Naserian looks at her daughters, Nayeku and Naipei, and feels a chilling cold through her spine, terror. She is aware that it is a matter of time before they are subjected to the same agony she went through: FGM. She sees a gloomy and blunt ceremonial knife in the hands of the elders and hears the promise of a dowry.

Gender discrimination here is a life sentence. While her sons were sent to the mobile school under the tree, her daughters stayed home as they awaited marriage and their further accumulation of wealth through bride price.

Although some people have seen light and are advocating for girl education, others are asking, why educate a cow that will graze in another man’s field?

The conference in Melbourne might speak of women in leadership and sustainable development goals. But in Oletepesi, Mary’s ambition dims slowly. She is a brilliant accountant of livestock and rations, but she has never signed her own name. Unfortunately, when the mobile money agents come, she must hand her phone to her husband, and without education, she is invisible, unable to vote, to object to land sales, or to stop her girls' forced betrothal.

For many, the home is supposed to be a sanctuary, but for Naserian, it is a negotiation with fear.

Domestic abuse is a norm like the evening milking. When the maize runs out, when the children cry, or when the neighbors’ goats stray into her crops, the rungu (club) comes out. Facing the full wrath of the husband. She hides the bruises with red ochre and beaded necklaces. She is afraid to report gender-based violence meted out against her since, “If I report to the chief,” she whispers, “they will say I am a disobedient woman.

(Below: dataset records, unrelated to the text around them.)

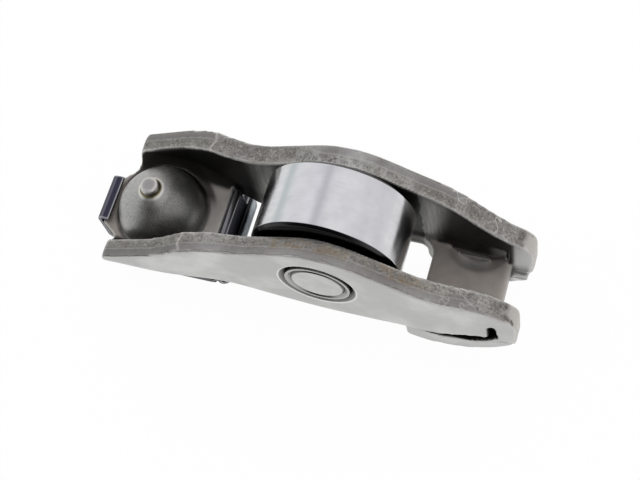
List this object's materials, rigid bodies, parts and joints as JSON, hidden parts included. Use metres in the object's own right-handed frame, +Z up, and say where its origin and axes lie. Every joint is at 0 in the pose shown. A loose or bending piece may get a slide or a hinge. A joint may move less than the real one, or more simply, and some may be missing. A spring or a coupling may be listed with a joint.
{
  "type": "rocker arm",
  "caption": "Roller finger rocker arm: pressed steel channel with a ball socket, a needle bearing cam roller, guide lugs over a valve pad and a spring clip.",
  "frame": {"origin": "centre of the pivot ball in the arm's socket", "axes": "+X from the pivot to the valve end, +Z up towards the cam, +Y across the arm, along the roller's axle"},
  "size_m": [0.0551, 0.0182, 0.023],
  "materials": {
    "pressed_body": "satin grey pressed and hardened steel, darker grainy blanked edges",
    "roller": "ground and polished bearing steel",
    "axle_pin": "turned steel, staked ends",
    "needles": "ground bearing steel",
    "spring_clip": "blue-black tempered spring steel"
  },
  "bodies": {
    "arm": {"body": "pressed_body", "axle_pin": "axle_pin", "retaining_clip": "spring_clip"},
    "roller": {"roller_ring": "roller"},
    "needle_set": {"needle_01": "needles", "needle_02": "needles", "needle_03": "needles", "needle_04": "needles", "needle_05": "needles", "needle_06": "needles", "needle_07": "needles", "needle_08": "needles", "needle_09": "needles", "needle_10": "needles", "needle_11": "needles", "needle_12": "needles", "needle_13": "needles", "needle_14": "needles", "needle_15": "needles", "needle_16": "needles", "needle_17": "needles", "needle_18": "needles"}
  },
  "joints": [
    {"name": "roller_spin", "type": "hinge", "parent": "arm", "child": "roller", "pos_m": [0.0237, 0, 0.0058], "axis": [0, 1, 0], "continuous": true},
    {"name": "needle_orbit", "type": "hinge", "parent": "arm", "child": "needle_set", "pos_m": [0.0237, 0, 0.0058], "axis": [0, 1, 0], "continuous": true}
  ],
  "couplings": [
    {"joint": "needle_orbit", "follows": "roller_spin", "ratio": 0.5895}
  ]
}
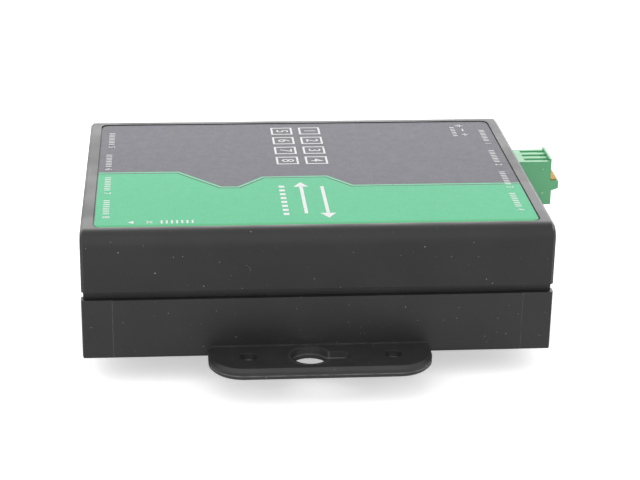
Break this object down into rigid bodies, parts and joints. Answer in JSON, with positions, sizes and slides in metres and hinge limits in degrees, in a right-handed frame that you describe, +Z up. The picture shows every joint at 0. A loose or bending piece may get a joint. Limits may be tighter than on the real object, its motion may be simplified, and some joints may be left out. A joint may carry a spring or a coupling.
{
  "type": "din rail ethernet switch",
  "caption": "Flat black network switch with a two-tone label, sockets at both ends, a green power plug, screw ears and a rail clip underneath.",
  "frame": {"origin": "middle of the clip's seat on the rail, under the middle of the casing", "axes": "+X along the casing towards the power plug, +Y from the front ear to the back ear, +Z up out of the labelled cover"},
  "size_m": [0.1377, 0.1208, 0.0415],
  "materials": {
    "case_plastic": "fine matt moulded black plastic",
    "label_film": "satin printed film in two fields of colour",
    "panel_plastic": "matt black plastic",
    "screw_steel": "zinc-plated steel",
    "circuit_board": "green solder mask",
    "chip_black": "matt black moulded package",
    "shield_metal": "bright tinned steel",
    "capacitor_can": "satin aluminium",
    "jack_plastic": "matt black plastic",
    "contact_gold": "gold-plated spring wire",
    "light_lens": "frosted clear plastic",
    "lamp_lens": "translucent green plastic",
    "terminal_green": "satin green plastic",
    "pin_tin": "tin-plated copper",
    "lever_orange": "satin orange plastic",
    "spring_steel": "bright spring steel",
    "clip_plastic": "matt black plastic",
    "latch_plastic": "matt black plastic"
  },
  "bodies": {
    "switch": {"base_tray": "case_plastic", "top_cover": "case_plastic", "label_film": "label_film", "port_panel_right": "panel_plastic", "port_panel_left": "panel_plastic", "case_screws": "screw_steel", "circuit_board": "circuit_board", "switch_chip": "chip_black", "regulator_chip": "chip_black", "magnetics_1": "chip_black", "magnetics_2": "chip_black", "magnetics_3": "chip_black", "magnetics_4": "chip_black", "crystal": "shield_metal", "power_inductor": "chip_black", "capacitors": "capacitor_can", "led_holder": "jack_plastic", "power_led": "lamp_lens", "jack_housing_1": "jack_plastic", "jack_shield_1": "shield_metal", "jack_contacts_1": "contact_gold", "jack_housing_2": "jack_plastic", "jack_shield_2": "shield_metal", "jack_contacts_2": "contact_gold", "jack_housing_3": "jack_plastic", "jack_shield_3": "shield_metal", "jack_contacts_3": "contact_gold", "jack_housing_4": "jack_plastic", "jack_shield_4": "shield_metal", "jack_contacts_4": "contact_gold", "jack_housing_5": "jack_plastic", "jack_shield_5": "shield_metal", "jack_contacts_5": "contact_gold", "jack_housing_6": "jack_plastic", "jack_shield_6": "shield_metal", "jack_contacts_6": "contact_gold", "jack_housing_7": "jack_plastic", "jack_shield_7": "shield_metal", "jack_contacts_7": "contact_gold", "jack_housing_8": "jack_plastic", "jack_shield_8": "shield_metal", "jack_contacts_8": "contact_gold", "link_lights": "light_lens", "power_header": "terminal_green", "header_pins": "pin_tin", "din_clip": "clip_plastic", "latch_spring": "spring_steel", "clip_screws": "screw_steel"},
    "plug": {"terminal_plug": "terminal_green", "plug_contacts": "pin_tin", "plug_clamps": "spring_steel"},
    "latch": {"din_latch": "latch_plastic"},
    "lever_1": {"plug_lever_1": "lever_orange"},
    "lever_2": {"plug_lever_2": "lever_orange"},
    "lever_3": {"plug_lever_3": "lever_orange"}
  },
  "joints": [
    {"name": "plug_pull", "type": "slide", "parent": "switch", "child": "plug", "axis": [1, 0, 0], "range_m": [0, 0.012]},
    {"name": "lever_1_press", "type": "slide", "parent": "plug", "child": "lever_1", "axis": [-1, 0, 0], "range_m": [0, 0.0011], "stiffness_N_per_m": 300, "springref_m": -0.0006},
    {"name": "lever_2_press", "type": "slide", "parent": "plug", "child": "lever_2", "axis": [-1, 0, 0], "range_m": [0, 0.0011], "stiffness_N_per_m": 300, "springref_m": -0.0006},
    {"name": "lever_3_press", "type": "slide", "parent": "plug", "child": "lever_3", "axis": [-1, 0, 0], "range_m": [0, 0.0011], "stiffness_N_per_m": 300, "springref_m": -0.0006},
    {"name": "latch_pull", "type": "slide", "parent": "switch", "child": "latch", "axis": [-1, 0, 0], "range_m": [0, 0.003], "stiffness_N_per_m": 500, "springref_m": -0.002, "deforming": ["latch_spring"]}
  ]
}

Sexual harassment is not something she reports; it is something she survives. On the long walk to collect water, far from the village, the herders from the next manyatta watch her. Sometimes they follow. A middle-aged woman alone is considered “loose property.” She now carries a panga (machete) for the snakes. But she knows the two-legged snakes are more dangerous.

And then there is the dowry. Her brother in law died last year. According to custom, his younger brother, a man who drinks too much illicit brew, almost inherited her. She refused. In retaliation, her husband demanded a refund of the dowry cows from her father. Dowry-related crimes are not just about bride price here; they are about the constant threat of being returned like defective goods.

The most dangerous terrain Naserian navigates is the interior of her own body.

Two years ago, during a terrible drought, she was pregnant with her seventh child. She was starving, and the child was also starving. She knew that if she delivered, the baby would not survive, and neither would she. She made the desperate three-day journey to the backstreet of a town near the border.

The topic of reproductive health will be on top of the agenda at the Women Deliver conference. In Kajiado specifically and Kenya in general, it is a sin, a crime, and a secret. The procedure was done with dirty tools in the room was filled with the smell of mold and fear

 “I bled for a month,” Mary says, pulling her shuka tight. “I did not go to the hospital because the nurse is the pastor’s wife. I would have gone to jail. Or excommunicated from the church."

She survived the illegal abortion, but the infection that remained in her womb means she can no longer bear children. In a society where a woman’s value is measured by her fertility, Mary is now considered broken.

Soon, the delegates at Women Deliver will hold up placards reading” Change calls us here"; they will pass resolutions. They will fund NGOs.

Naserian will not be there. She will be walking 15 kilometres to fetch water. She will be bargaining with a shopkeeper who short changes her because she cannot count. She will be hiding her daughter from the circumciser who came from the neighboring town.

But there is a glimmer of hope. She hears the other Maasai women whispering about a new law and a safe house in Kajiado town.

“Maybe,” Naserian says, looking at the horizon where the dust meets the sky, “the loud voices in the big halls will reach the wind. Maybe the wind will carry it here.”

Until then, she remains what she has always been: the backbone of the savannah, bent but not broken, waiting for the world to finally see her not as a statistic but as a survivor.